Exercise>
Go through the records and extract every line with the word "JSON".

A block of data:
■ ■ ■
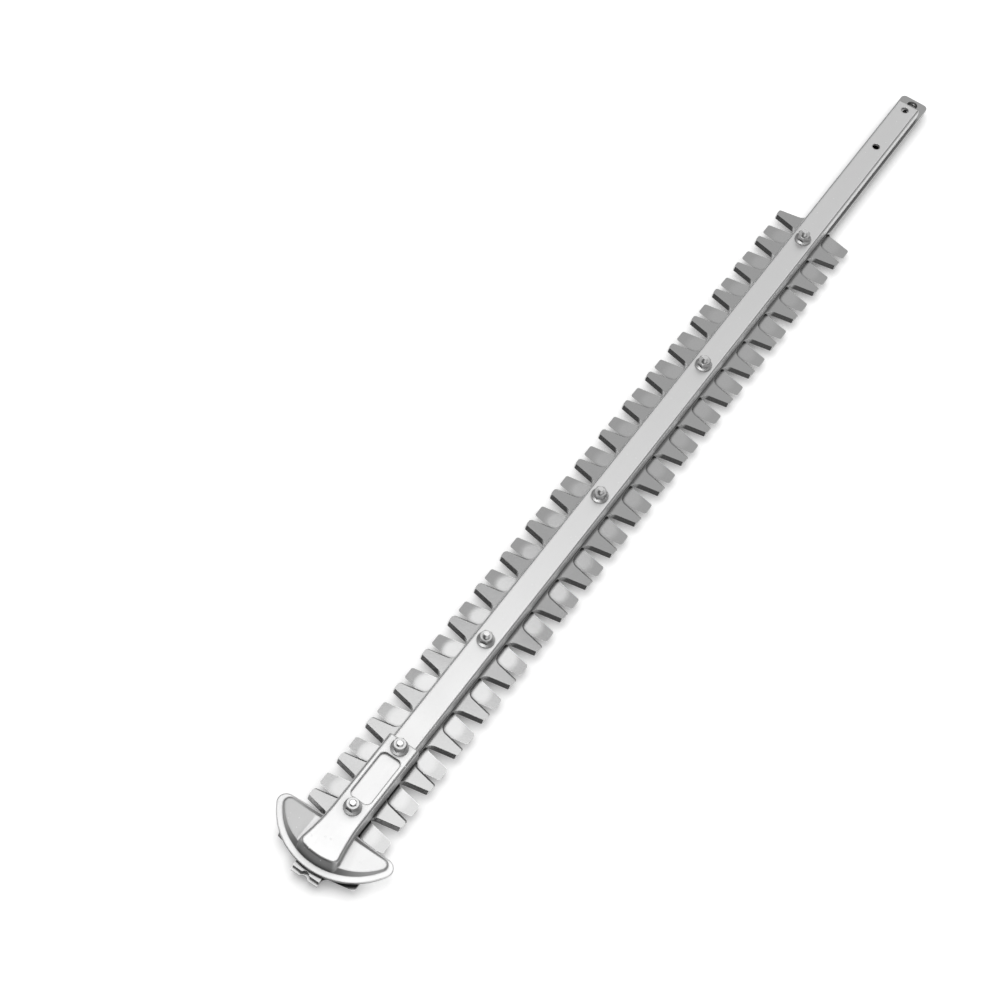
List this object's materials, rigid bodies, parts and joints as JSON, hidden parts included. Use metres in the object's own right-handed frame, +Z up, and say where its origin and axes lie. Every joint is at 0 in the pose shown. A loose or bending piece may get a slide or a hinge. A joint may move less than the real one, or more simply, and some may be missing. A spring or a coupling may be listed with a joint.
{
  "type": "hedge trimmer blade",
  "caption": "Long double sided hedge trimmer blade: two toothed blades sliding under a channel bar, with a half moon tip guard.",
  "frame": {"origin": "midway between the two gear case holes, on the top face of the guide bar", "axes": "+X along the bar from the gear case to the tip guard, +Z up from the blades through the bar, square to its top face"},
  "size_m": [0.7755, 0.0846, 0.0282],
  "materials": {
    "bar_steel": "satin nickel plated sheet",
    "blade_steel": "hardened and shot blasted, flanks ground",
    "guard_steel": "satin nickel plated pressing",
    "bolt_steel": "bright zinc plated",
    "nut_steel": "bright zinc plated",
    "washer_steel": "bright zinc plated",
    "sleeve_steel": "turned, oiled"
  },
  "bodies": {
    "guide_bar_body": {"guide_bar": "bar_steel", "tip_guard": "guard_steel", "bolt_1": "bolt_steel", "washer_1": "washer_steel", "sleeve_1": "sleeve_steel", "flange_nut_1": "nut_steel", "bolt_2": "bolt_steel", "washer_2": "washer_steel", "sleeve_2": "sleeve_steel", "flange_nut_2": "nut_steel", "bolt_3": "bolt_steel", "washer_3": "washer_steel", "sleeve_3": "sleeve_steel", "flange_nut_3": "nut_steel", "bolt_4": "bolt_steel", "washer_4": "washer_steel", "sleeve_4": "sleeve_steel", "flange_nut_4": "nut_steel", "bolt_5": "bolt_steel", "washer_5": "washer_steel", "sleeve_5": "sleeve_steel", "flange_nut_5": "nut_steel", "bolt_6": "bolt_steel", "washer_6": "washer_steel", "sleeve_6": "sleeve_steel", "flange_nut_6": "nut_steel"},
    "upper_blade_body": {"upper_blade": "blade_steel"},
    "lower_blade_body": {"lower_blade": "blade_steel"}
  },
  "joints": [
    {"name": "upper_blade_slide", "type": "slide", "parent": "guide_bar_body", "child": "upper_blade_body", "axis": [1, 0, 0], "range_m": [-0.0055, 0.0075]},
    {"name": "lower_blade_slide", "type": "slide", "parent": "guide_bar_body", "child": "lower_blade_body", "axis": [1, 0, 0], "range_m": [-0.0075, 0.0055]}
  ]
}
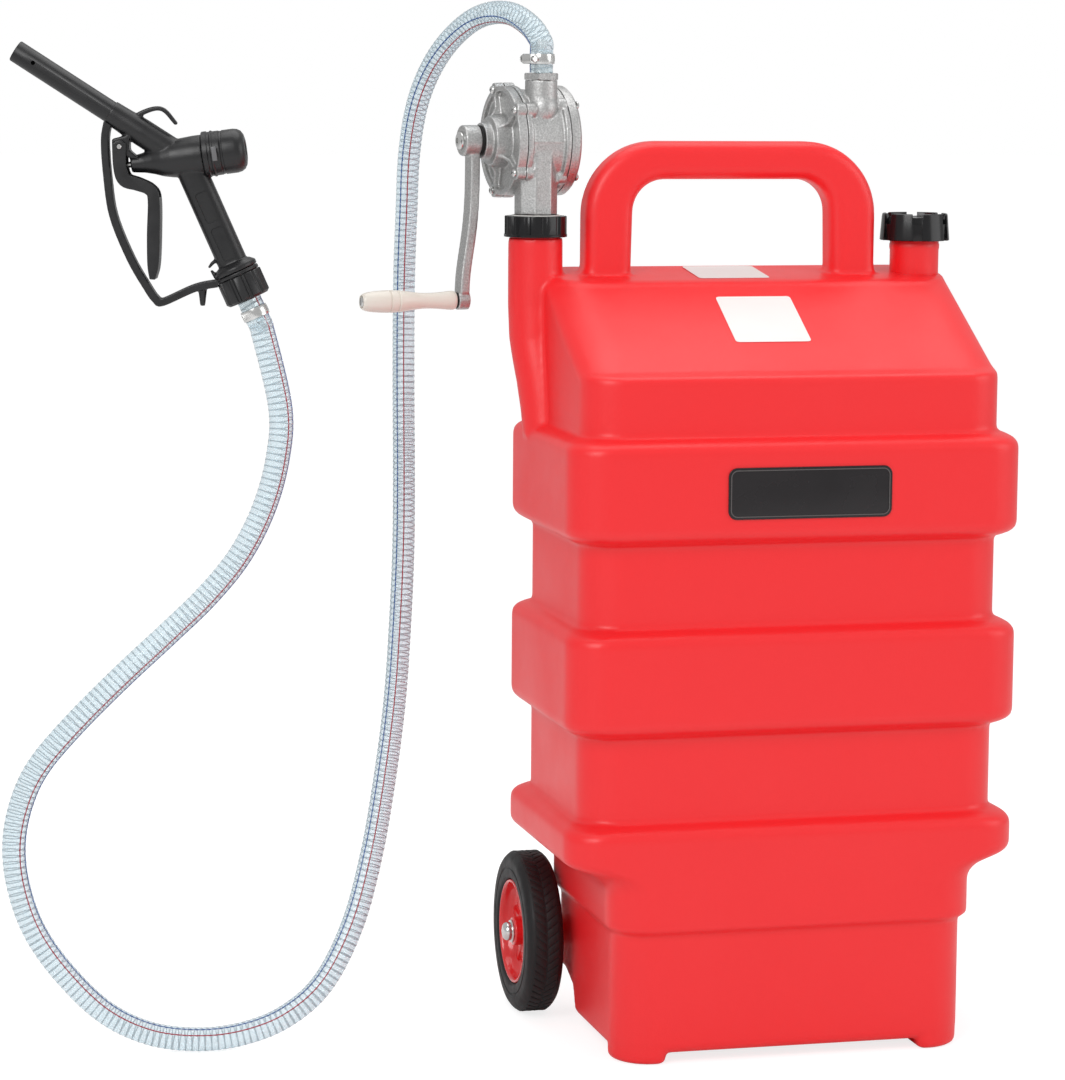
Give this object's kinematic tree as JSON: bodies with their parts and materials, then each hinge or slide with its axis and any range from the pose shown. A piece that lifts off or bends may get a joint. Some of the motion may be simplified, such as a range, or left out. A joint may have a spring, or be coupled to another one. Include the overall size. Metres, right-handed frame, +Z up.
{
  "type": "fuel caddy",
  "caption": "Upright two-wheeled plastic fuel tank with a moulded handle, a hand-crank rotary pump on its neck and a clear ribbed hose to a trigger nozzle.",
  "frame": {"origin": "on the floor under the middle of the box round the caddy, without its free hose and nozzle", "axes": "+X along the wide face towards the fill cap, with the pump and crank on -X; -Y out of the wide front face that carries the badge; +Z up"},
  "size_m": [0.9126, 0.4378, 0.9465],
  "materials": {
    "red_plastic": "finely textured satin polyethylene",
    "black_plastic": "gloss moulded",
    "badge_black": "smooth, blank",
    "nozzle_plastic": "fine matt grain",
    "white_nylon": "satin moulded",
    "carbon_vane": "ground",
    "cast_metal": "cast, lightly blasted",
    "bright_steel": "zinc plated",
    "red_paint": "gloss enamel on pressed steel",
    "tyre_rubber": "moulded tread",
    "seal_rubber": "matt",
    "cream_wood": "cream lacquer",
    "clear_hose": "clear, bluish, over a steel helix",
    "sticker_white": "blank film"
  },
  "bodies": {
    "caddy": {"axle": "bright_steel", "back_cover_screw_1": "bright_steel", "back_cover_screw_2": "bright_steel", "back_cover_screw_3": "bright_steel", "back_cover_screw_4": "bright_steel", "badge_plate": "badge_black", "collar_ring": "nozzle_plastic", "collar_tab": "white_nylon", "deck_sticker": "sticker_white", "foot_strainer": "black_plastic", "front_cover_screw_1": "bright_steel", "front_cover_screw_2": "bright_steel", "front_cover_screw_3": "bright_steel", "front_cover_screw_4": "bright_steel", "front_cover_screw_5": "bright_steel", "hose": "clear_hose", "inlet_barb": "bright_steel", "inlet_nut": "nozzle_plastic", "left_axle_nut": "bright_steel", "neck_gasket": "seal_rubber", "nozzle_body": "nozzle_plastic", "nozzle_guard": "nozzle_plastic", "nozzle_hose_clamp": "bright_steel", "nozzle_hose_clamp_screw": "bright_steel", "outlet_fitting": "cast_metal", "pump_back_cover": "cast_metal", "pump_body": "cast_metal", "pump_front_cover": "cast_metal", "pump_hose_clamp": "bright_steel", "pump_hose_clamp_screw": "bright_steel", "right_axle_nut": "bright_steel", "shaft_seal": "seal_rubber", "slope_sticker": "sticker_white", "spout": "nozzle_plastic", "suction_tube": "white_nylon", "tank_shell": "red_plastic", "trigger_pin": "bright_steel", "valve_cap": "nozzle_plastic"},
    "crank": {"pump_shaft": "bright_steel", "pump_rotor": "cast_metal", "upper_vane": "carbon_vane", "lower_vane": "carbon_vane", "crank_arm": "cast_metal", "crank_screw": "bright_steel", "grip_bolt": "bright_steel", "grip_washer": "seal_rubber"},
    "crank_handgrip": {"crank_grip": "cream_wood"},
    "left_wheel": {"left_rim": "red_paint", "left_tyre": "tyre_rubber"},
    "right_wheel": {"right_rim": "red_paint", "right_tyre": "tyre_rubber"},
    "fill_cap_carriage": {"fill_cap_gasket": "seal_rubber"},
    "fill_cap_body": {"fill_cap": "black_plastic"},
    "union_carriage": {"slip_washer": "white_nylon"},
    "union_nut_body": {"union_nut": "black_plastic"},
    "trigger_lever": {"trigger": "nozzle_plastic"},
    "valve": {"valve_stem": "bright_steel", "valve_disc": "seal_rubber", "valve_spring": "bright_steel"}
  },
  "joints": [
    {"name": "crank_spin", "type": "hinge", "parent": "caddy", "child": "crank", "pos_m": [-0.13106, 0.08155, 0.8195], "axis": [-0.9893, -0.1461, 0], "continuous": true},
    {"name": "crank_grip_spin", "type": "hinge", "parent": "crank", "child": "crank_handgrip", "pos_m": [-0.13106, 0.08155, 0.6735], "axis": [-0.9893, -0.1461, 0], "continuous": true},
    {"name": "left_wheel_spin", "type": "hinge", "parent": "caddy", "child": "left_wheel", "pos_m": [-0.12322, 0.07735, 0.076], "axis": [1, 0, 0], "continuous": true},
    {"name": "right_wheel_spin", "type": "hinge", "parent": "caddy", "child": "right_wheel", "pos_m": [0.26328, 0.07735, 0.076], "axis": [1, 0, 0], "continuous": true},
    {"name": "fill_cap_lift", "type": "slide", "parent": "caddy", "child": "fill_cap_carriage", "axis": [0, 0, 1], "range_m": [0, 0.0045]},
    {"name": "fill_cap_turn", "type": "hinge", "parent": "fill_cap_carriage", "child": "fill_cap_body", "pos_m": [0.24103, 0.05385, 0], "axis": [0, 0, 1], "range_deg": [0, 540]},
    {"name": "union_nut_lift", "type": "slide", "parent": "caddy", "child": "union_carriage", "axis": [0, 0, 1], "range_m": [0, 0.003]},
    {"name": "union_nut_turn", "type": "hinge", "parent": "union_carriage", "child": "union_nut_body", "pos_m": [-0.12697, 0.05385, 0], "axis": [0, 0, 1], "range_deg": [0, 360]},
    {"name": "trigger_pull", "type": "hinge", "parent": "caddy", "child": "trigger_lever", "pos_m": [-0.51657, -0.00327, 0.8157], "axis": [-0.2441, -0.9697, 0], "range_deg": [0, 18], "stiffness_Nm_per_rad": 2, "springref_deg": -11.46},
    {"name": "valve_slide", "type": "slide", "parent": "caddy", "child": "valve", "axis": [0.9603, -0.2417, 0.1392], "range_m": [0, 0.0061]}
  ],
  "couplings": [
    {"joint": "fill_cap_turn", "follows": "fill_cap_lift", "rad_per_m": 2094.4},
    {"joint": "union_nut_turn", "follows": "union_nut_lift", "rad_per_m": 2094.4},
    {"joint": "valve_slide", "follows": "trigger_pull", "m_per_rad": 0.0194}
  ]
}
■ ■ ■
Task response>
List this object's materials, rigid bodies, parts and joints as JSON, hidden parts included. Use metres in the object's own right-handed frame, +Z up, and say where its origin and axes lie. Every joint is at 0 in the pose shown. A loose or bending piece may get a slide or a hinge. A joint may move less than the real one, or more simply, and some may be missing. A spring or a coupling may be listed with a joint.
Give this object's kinematic tree as JSON: bodies with their parts and materials, then each hinge or slide with its axis and any range from the pose shown. A piece that lifts off or bends may get a joint. Some of the motion may be simplified, such as a range, or left out. A joint may have a spring, or be coupled to another one. Include the overall size. Metres, right-handed frame, +Z up.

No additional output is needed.